--- BEGIN Available data ---

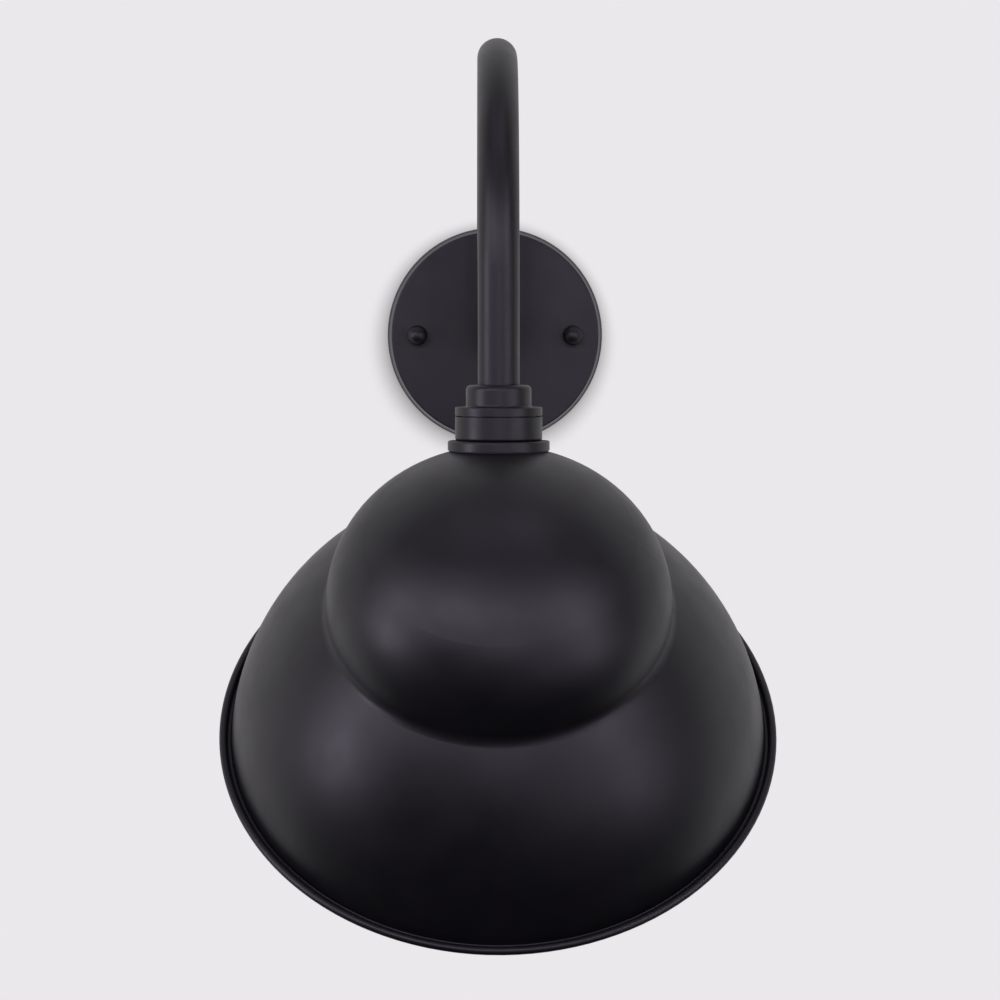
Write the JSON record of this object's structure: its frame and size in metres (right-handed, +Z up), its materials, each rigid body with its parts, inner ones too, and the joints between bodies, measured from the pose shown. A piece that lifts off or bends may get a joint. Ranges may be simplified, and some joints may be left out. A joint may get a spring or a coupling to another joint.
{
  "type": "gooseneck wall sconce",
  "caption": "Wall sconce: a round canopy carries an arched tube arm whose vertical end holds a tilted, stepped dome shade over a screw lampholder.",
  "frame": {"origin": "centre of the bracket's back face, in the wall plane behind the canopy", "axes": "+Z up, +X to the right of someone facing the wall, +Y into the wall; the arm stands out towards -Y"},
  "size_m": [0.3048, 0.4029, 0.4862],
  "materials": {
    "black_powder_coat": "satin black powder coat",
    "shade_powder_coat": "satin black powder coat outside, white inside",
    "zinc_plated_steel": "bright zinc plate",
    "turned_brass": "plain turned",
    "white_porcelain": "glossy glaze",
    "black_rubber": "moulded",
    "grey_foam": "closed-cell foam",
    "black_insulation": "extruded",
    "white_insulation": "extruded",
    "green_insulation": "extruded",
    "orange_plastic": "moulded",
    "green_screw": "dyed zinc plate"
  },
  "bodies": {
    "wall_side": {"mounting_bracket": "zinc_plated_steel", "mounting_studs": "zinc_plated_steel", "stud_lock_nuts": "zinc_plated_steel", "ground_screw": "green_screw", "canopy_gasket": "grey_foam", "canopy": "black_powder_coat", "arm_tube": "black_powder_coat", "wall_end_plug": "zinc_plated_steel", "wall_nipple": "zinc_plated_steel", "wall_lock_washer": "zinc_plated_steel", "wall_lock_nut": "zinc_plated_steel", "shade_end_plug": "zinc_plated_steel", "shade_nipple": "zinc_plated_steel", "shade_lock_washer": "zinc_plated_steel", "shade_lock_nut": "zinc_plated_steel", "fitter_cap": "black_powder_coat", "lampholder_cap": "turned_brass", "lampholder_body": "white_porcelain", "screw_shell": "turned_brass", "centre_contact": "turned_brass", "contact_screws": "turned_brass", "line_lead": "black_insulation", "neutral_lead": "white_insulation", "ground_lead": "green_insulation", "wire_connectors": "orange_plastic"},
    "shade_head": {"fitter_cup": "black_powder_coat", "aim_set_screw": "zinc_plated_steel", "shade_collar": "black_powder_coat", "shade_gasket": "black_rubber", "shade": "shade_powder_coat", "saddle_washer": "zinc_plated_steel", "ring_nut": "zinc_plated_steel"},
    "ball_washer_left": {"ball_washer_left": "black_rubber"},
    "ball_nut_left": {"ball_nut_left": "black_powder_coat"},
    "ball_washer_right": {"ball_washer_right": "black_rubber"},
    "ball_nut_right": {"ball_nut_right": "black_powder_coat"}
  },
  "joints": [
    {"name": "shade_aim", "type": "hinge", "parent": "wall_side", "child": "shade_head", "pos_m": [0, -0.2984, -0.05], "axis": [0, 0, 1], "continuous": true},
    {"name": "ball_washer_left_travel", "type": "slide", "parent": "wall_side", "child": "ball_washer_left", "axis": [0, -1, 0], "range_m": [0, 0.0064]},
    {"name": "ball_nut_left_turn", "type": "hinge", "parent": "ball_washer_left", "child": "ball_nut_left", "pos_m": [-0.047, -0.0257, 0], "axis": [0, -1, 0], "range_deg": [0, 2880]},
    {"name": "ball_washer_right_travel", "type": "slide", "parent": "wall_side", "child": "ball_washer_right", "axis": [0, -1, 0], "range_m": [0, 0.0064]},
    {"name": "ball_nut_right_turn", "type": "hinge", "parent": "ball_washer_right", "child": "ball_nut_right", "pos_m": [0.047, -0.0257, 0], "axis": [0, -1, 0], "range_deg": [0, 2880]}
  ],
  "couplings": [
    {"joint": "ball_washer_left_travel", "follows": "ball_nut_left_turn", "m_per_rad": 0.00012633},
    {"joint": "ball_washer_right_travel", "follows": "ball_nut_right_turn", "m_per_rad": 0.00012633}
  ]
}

--- END Available data ---

**Work to be completed:** List each line in the listing that contains the string "joints".

**The reply:**
Write the JSON record of this object's structure: its frame and size in metres (right-handed, +Z up), its materials, each rigid body with its parts, inner ones too, and the joints between bodies, measured from the pose shown. A piece that lifts off or bends may get a joint. Ranges may be simplified, and some joints may be left out. A joint may get a spring or a coupling to another joint.
  "joints": [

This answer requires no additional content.